= WORK TO BE COMPLETED =
Each record must be reproduced exactly as it is shown.

= RECORDS FOR THE EXERCISE =
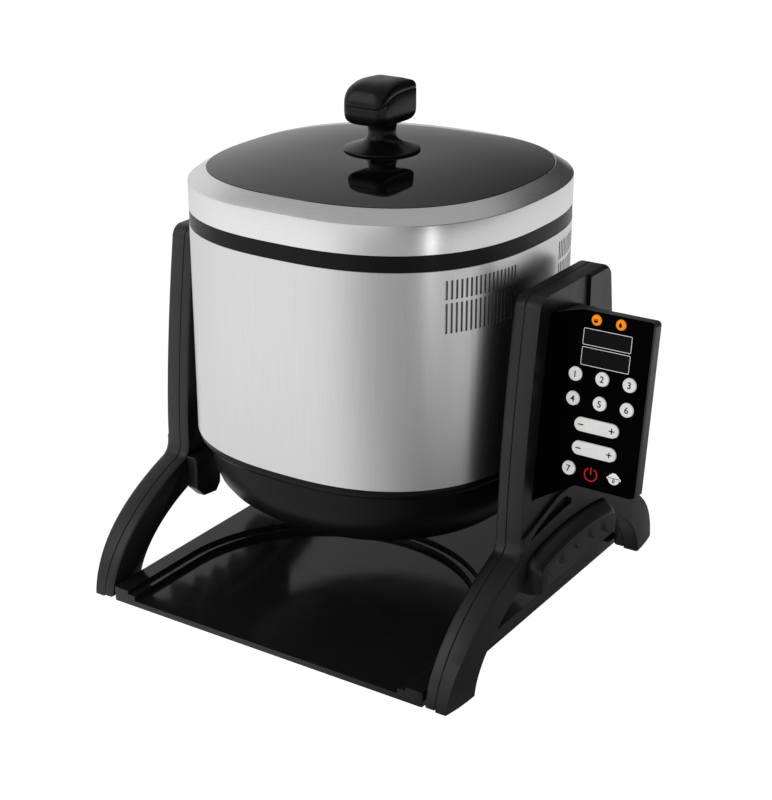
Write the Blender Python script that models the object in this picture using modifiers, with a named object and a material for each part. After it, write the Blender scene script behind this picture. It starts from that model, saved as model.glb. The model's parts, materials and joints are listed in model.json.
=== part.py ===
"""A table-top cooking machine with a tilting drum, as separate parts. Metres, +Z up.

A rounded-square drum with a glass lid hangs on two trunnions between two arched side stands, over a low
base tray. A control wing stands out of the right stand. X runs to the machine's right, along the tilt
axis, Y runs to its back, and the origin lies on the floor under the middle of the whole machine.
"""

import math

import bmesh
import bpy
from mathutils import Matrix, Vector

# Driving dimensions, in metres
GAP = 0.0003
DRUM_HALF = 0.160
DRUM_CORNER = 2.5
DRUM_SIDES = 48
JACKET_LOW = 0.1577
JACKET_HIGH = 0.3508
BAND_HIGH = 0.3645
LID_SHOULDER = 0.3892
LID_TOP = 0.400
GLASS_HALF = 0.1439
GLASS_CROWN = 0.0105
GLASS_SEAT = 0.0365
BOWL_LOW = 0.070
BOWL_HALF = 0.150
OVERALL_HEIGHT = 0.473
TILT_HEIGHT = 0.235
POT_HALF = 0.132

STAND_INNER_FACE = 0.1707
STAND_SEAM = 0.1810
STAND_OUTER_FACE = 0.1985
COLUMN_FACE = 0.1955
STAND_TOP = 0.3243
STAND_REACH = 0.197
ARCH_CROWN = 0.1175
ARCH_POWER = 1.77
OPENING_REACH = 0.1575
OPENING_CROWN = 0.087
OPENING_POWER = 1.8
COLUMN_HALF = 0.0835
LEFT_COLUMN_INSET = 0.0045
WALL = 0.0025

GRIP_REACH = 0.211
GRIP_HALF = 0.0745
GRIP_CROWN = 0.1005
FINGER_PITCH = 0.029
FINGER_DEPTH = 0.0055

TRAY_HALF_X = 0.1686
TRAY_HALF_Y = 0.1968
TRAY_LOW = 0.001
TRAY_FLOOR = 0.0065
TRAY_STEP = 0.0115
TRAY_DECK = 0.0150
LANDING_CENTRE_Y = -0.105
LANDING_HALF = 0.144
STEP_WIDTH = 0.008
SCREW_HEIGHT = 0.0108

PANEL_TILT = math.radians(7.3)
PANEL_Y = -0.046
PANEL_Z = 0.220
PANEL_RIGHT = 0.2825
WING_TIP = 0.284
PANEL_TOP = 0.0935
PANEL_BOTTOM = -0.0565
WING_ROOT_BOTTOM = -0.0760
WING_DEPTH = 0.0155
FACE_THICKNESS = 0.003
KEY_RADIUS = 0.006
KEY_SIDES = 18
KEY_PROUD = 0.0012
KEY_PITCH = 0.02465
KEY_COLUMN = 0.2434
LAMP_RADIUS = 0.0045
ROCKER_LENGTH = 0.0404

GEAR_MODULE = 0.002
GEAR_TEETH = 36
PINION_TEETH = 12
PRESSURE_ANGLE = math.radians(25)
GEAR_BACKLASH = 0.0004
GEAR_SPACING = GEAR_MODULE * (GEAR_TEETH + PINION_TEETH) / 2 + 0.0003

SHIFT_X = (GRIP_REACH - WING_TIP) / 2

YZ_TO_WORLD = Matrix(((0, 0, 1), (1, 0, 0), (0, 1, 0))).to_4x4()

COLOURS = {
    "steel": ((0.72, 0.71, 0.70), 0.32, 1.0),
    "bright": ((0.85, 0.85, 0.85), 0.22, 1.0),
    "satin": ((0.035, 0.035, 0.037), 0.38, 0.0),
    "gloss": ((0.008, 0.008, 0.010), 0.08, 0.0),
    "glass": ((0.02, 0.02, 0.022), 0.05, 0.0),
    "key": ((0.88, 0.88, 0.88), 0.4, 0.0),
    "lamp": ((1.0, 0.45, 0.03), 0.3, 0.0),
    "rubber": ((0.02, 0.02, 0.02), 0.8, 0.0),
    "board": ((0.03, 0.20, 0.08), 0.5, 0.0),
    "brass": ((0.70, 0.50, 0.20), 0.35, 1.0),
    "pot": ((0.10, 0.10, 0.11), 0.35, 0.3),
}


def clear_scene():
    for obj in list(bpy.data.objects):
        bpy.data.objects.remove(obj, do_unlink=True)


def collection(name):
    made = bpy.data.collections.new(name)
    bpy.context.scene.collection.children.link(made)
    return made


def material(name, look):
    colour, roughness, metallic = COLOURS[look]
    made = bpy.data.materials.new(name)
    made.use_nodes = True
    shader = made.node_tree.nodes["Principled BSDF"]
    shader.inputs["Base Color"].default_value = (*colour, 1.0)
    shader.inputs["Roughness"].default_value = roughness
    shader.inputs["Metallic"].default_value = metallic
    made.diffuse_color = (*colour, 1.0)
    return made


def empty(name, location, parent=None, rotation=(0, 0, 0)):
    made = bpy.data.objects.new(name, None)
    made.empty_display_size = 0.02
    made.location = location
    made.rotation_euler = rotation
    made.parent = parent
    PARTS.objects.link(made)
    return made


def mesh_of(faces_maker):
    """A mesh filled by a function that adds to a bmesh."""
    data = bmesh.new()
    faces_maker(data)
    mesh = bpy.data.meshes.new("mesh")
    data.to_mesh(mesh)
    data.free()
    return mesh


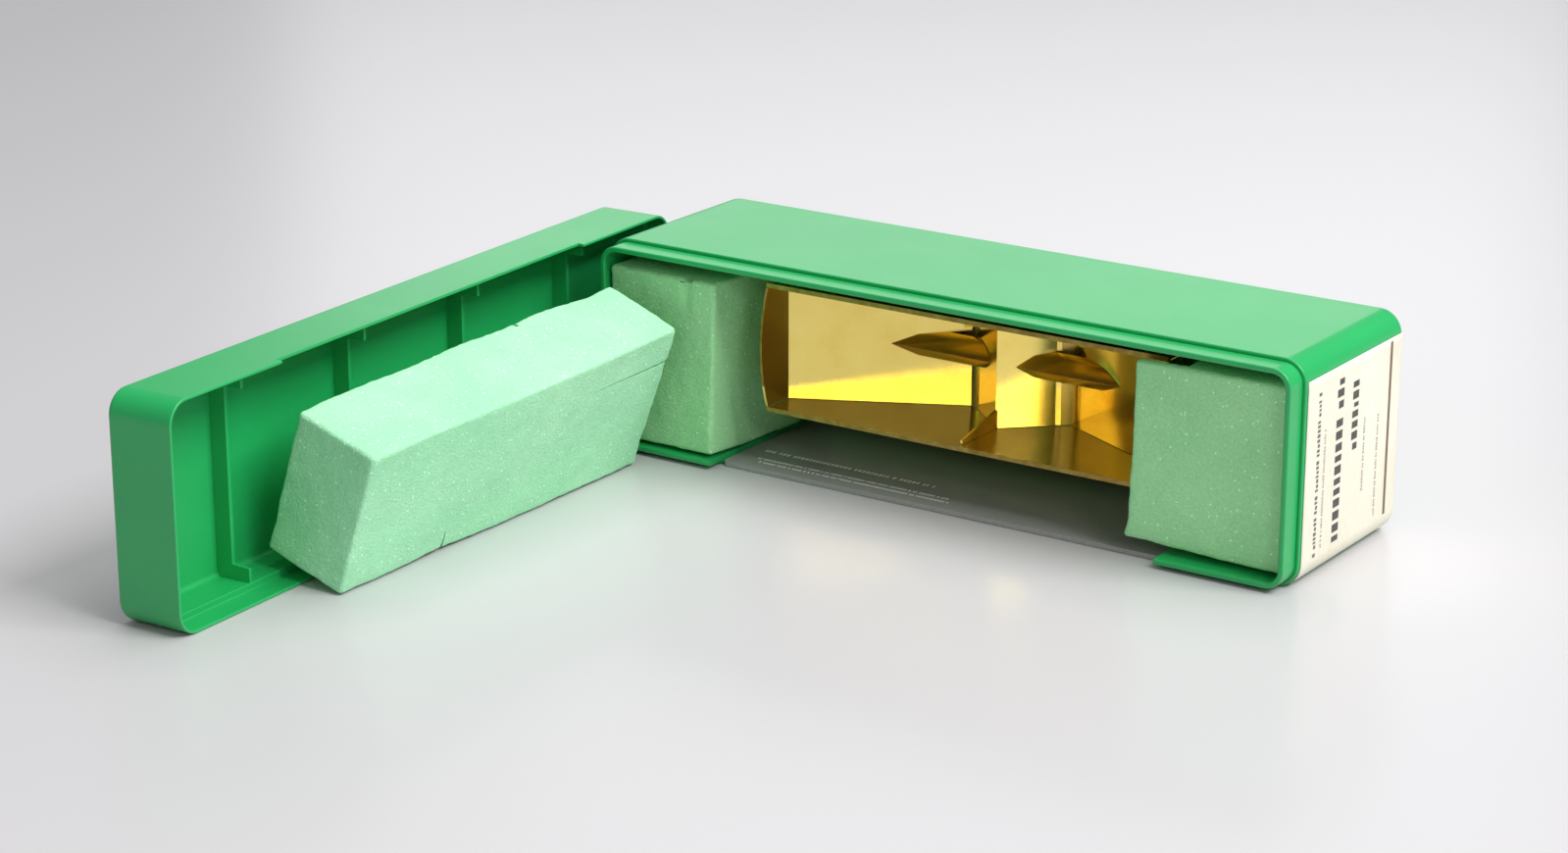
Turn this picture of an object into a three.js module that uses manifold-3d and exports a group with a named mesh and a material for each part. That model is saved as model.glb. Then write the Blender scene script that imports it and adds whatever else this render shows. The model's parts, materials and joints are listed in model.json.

= TASK RESPONSE =
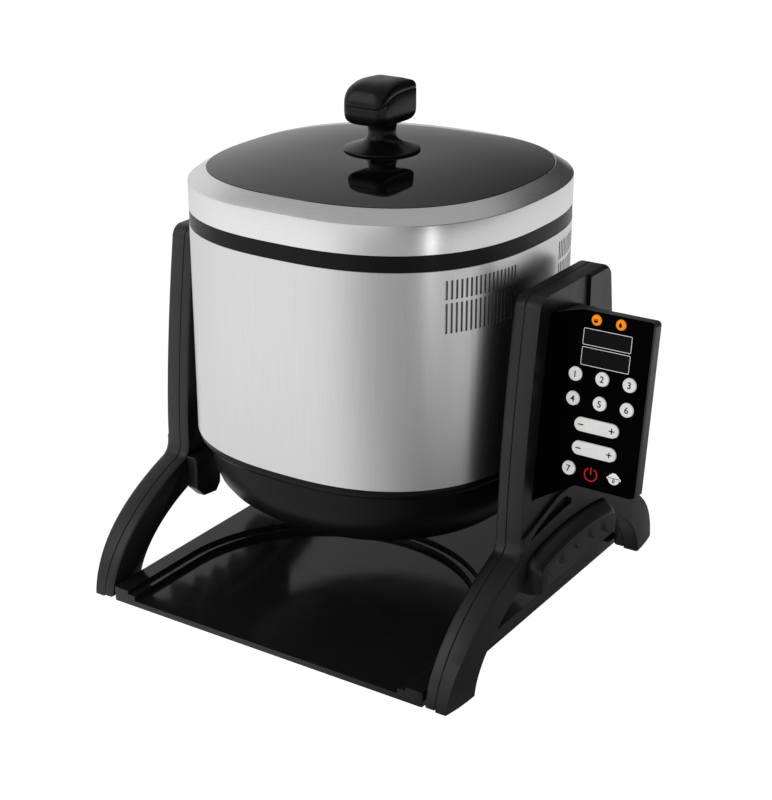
Write the Blender Python script that models the object in this picture using modifiers, with a named object and a material for each part. After it, write the Blender scene script behind this picture. It starts from that model, saved as model.glb. The model's parts, materials and joints are listed in model.json.
=== part.py ===
"""A table-top cooking machine with a tilting drum, as separate parts. Metres, +Z up.

A rounded-square drum with a glass lid hangs on two trunnions between two arched side stands, over a low
base tray. A control wing stands out of the right stand. X runs to the machine's right, along the tilt
axis, Y runs to its back, and the origin lies on the floor under the middle of the whole machine.
"""

import math

import bmesh
import bpy
from mathutils import Matrix, Vector

# Driving dimensions, in metres
GAP = 0.0003
DRUM_HALF = 0.160
DRUM_CORNER = 2.5
DRUM_SIDES = 48
JACKET_LOW = 0.1577
JACKET_HIGH = 0.3508
BAND_HIGH = 0.3645
LID_SHOULDER = 0.3892
LID_TOP = 0.400
GLASS_HALF = 0.1439
GLASS_CROWN = 0.0105
GLASS_SEAT = 0.0365
BOWL_LOW = 0.070
BOWL_HALF = 0.150
OVERALL_HEIGHT = 0.473
TILT_HEIGHT = 0.235
POT_HALF = 0.132

STAND_INNER_FACE = 0.1707
STAND_SEAM = 0.1810
STAND_OUTER_FACE = 0.1985
COLUMN_FACE = 0.1955
STAND_TOP = 0.3243
STAND_REACH = 0.197
ARCH_CROWN = 0.1175
ARCH_POWER = 1.77
OPENING_REACH = 0.1575
OPENING_CROWN = 0.087
OPENING_POWER = 1.8
COLUMN_HALF = 0.0835
LEFT_COLUMN_INSET = 0.0045
WALL = 0.0025

GRIP_REACH = 0.211
GRIP_HALF = 0.0745
GRIP_CROWN = 0.1005
FINGER_PITCH = 0.029
FINGER_DEPTH = 0.0055

TRAY_HALF_X = 0.1686
TRAY_HALF_Y = 0.1968
TRAY_LOW = 0.001
TRAY_FLOOR = 0.0065
TRAY_STEP = 0.0115
TRAY_DECK = 0.0150
LANDING_CENTRE_Y = -0.105
LANDING_HALF = 0.144
STEP_WIDTH = 0.008
SCREW_HEIGHT = 0.0108

PANEL_TILT = math.radians(7.3)
PANEL_Y = -0.046
PANEL_Z = 0.220
PANEL_RIGHT = 0.2825
WING_TIP = 0.284
PANEL_TOP = 0.0935
PANEL_BOTTOM = -0.0565
WING_ROOT_BOTTOM = -0.0760
WING_DEPTH = 0.0155
FACE_THICKNESS = 0.003
KEY_RADIUS = 0.006
KEY_SIDES = 18
KEY_PROUD = 0.0012
KEY_PITCH = 0.02465
KEY_COLUMN = 0.2434
LAMP_RADIUS = 0.0045
ROCKER_LENGTH = 0.0404

GEAR_MODULE = 0.002
GEAR_TEETH = 36
PINION_TEETH = 12
PRESSURE_ANGLE = math.radians(25)
GEAR_BACKLASH = 0.0004
GEAR_SPACING = GEAR_MODULE * (GEAR_TEETH + PINION_TEETH) / 2 + 0.0003

SHIFT_X = (GRIP_REACH - WING_TIP) / 2

YZ_TO_WORLD = Matrix(((0, 0, 1), (1, 0, 0), (0, 1, 0))).to_4x4()

COLOURS = {
    "steel": ((0.72, 0.71, 0.70), 0.32, 1.0),
    "bright": ((0.85, 0.85, 0.85), 0.22, 1.0),
    "satin": ((0.035, 0.035, 0.037), 0.38, 0.0),
    "gloss": ((0.008, 0.008, 0.010), 0.08, 0.0),
    "glass": ((0.02, 0.02, 0.022), 0.05, 0.0),
    "key": ((0.88, 0.88, 0.88), 0.4, 0.0),
    "lamp": ((1.0, 0.45, 0.03), 0.3, 0.0),
    "rubber": ((0.02, 0.02, 0.02), 0.8, 0.0),
    "board": ((0.03, 0.20, 0.08), 0.5, 0.0),
    "brass": ((0.70, 0.50, 0.20), 0.35, 1.0),
    "pot": ((0.10, 0.10, 0.11), 0.35, 0.3),
}


def clear_scene():
    for obj in list(bpy.data.objects):
        bpy.data.objects.remove(obj, do_unlink=True)


def collection(name):
    made = bpy.data.collections.new(name)
    bpy.context.scene.collection.children.link(made)
    return made


def material(name, look):
    colour, roughness, metallic = COLOURS[look]
    made = bpy.data.materials.new(name)
    made.use_nodes = True
    shader = made.node_tree.nodes["Principled BSDF"]
    shader.inputs["Base Color"].default_value = (*colour, 1.0)
    shader.inputs["Roughness"].default_value = roughness
    shader.inputs["Metallic"].default_value = metallic
    made.diffuse_color = (*colour, 1.0)
    return made


def empty(name, location, parent=None, rotation=(0, 0, 0)):
    made = bpy.data.objects.new(name, None)
    made.empty_display_size = 0.02
    made.location = location
    made.rotation_euler = rotation
    made.parent = parent
    PARTS.objects.link(made)
    return made


def mesh_of(faces_maker):
    """A mesh filled by a function that adds to a bmesh."""
    data = bmesh.new()
    faces_maker(data)
    mesh = bpy.data.meshes.new("mesh")
    data.to_mesh(mesh)
    data.free()
    return mesh


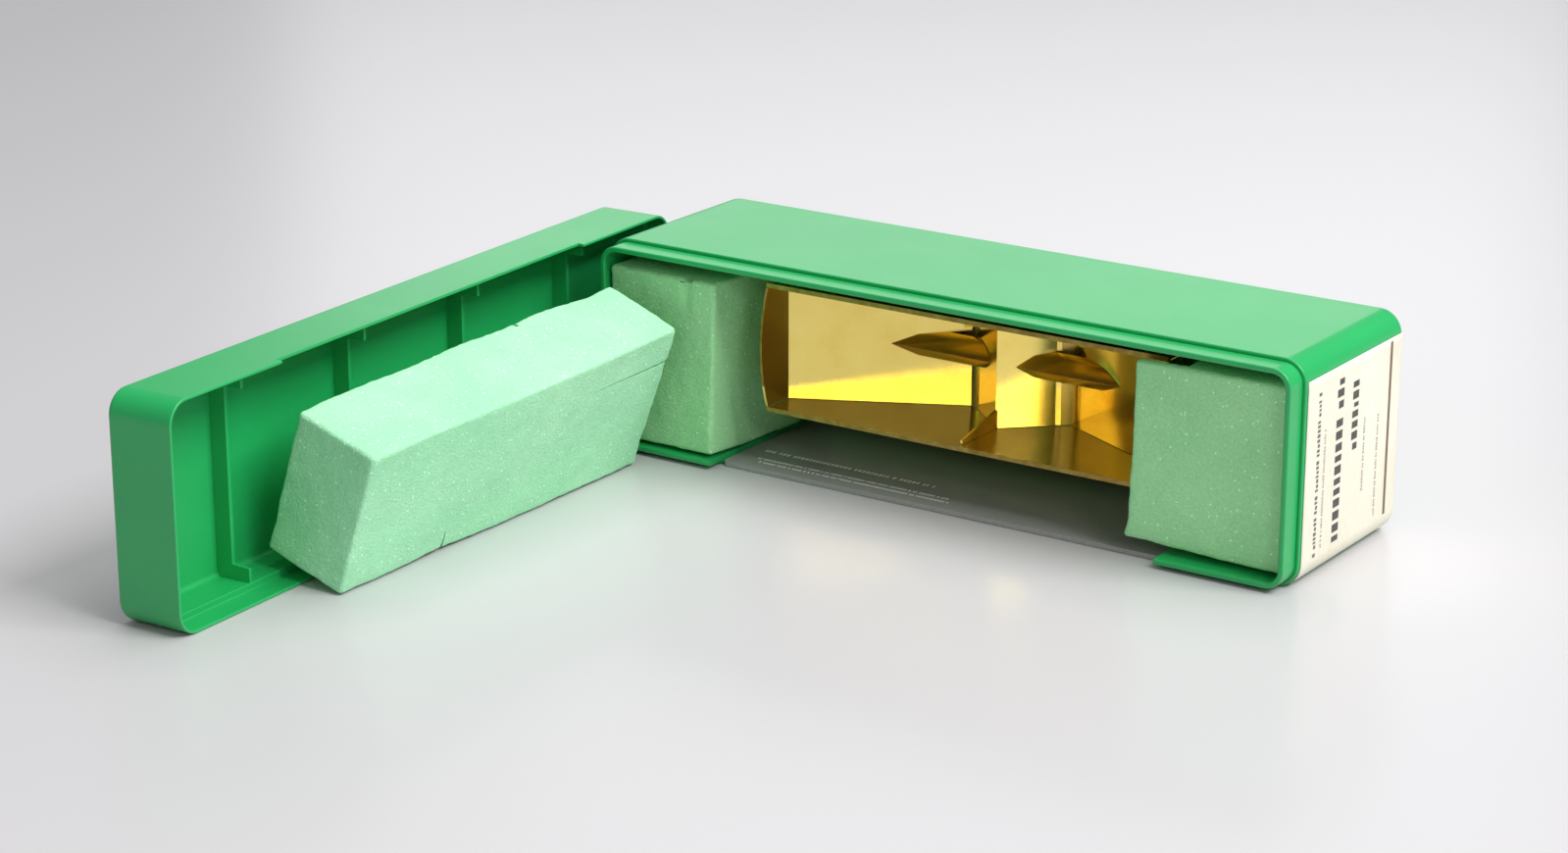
Turn this picture of an object into a three.js module that uses manifold-3d and exports a group with a named mesh and a material for each part. That model is saved as model.glb. Then write the Blender scene script that imports it and adds whatever else this render shows. The model's parts, materials and joints are listed in model.json.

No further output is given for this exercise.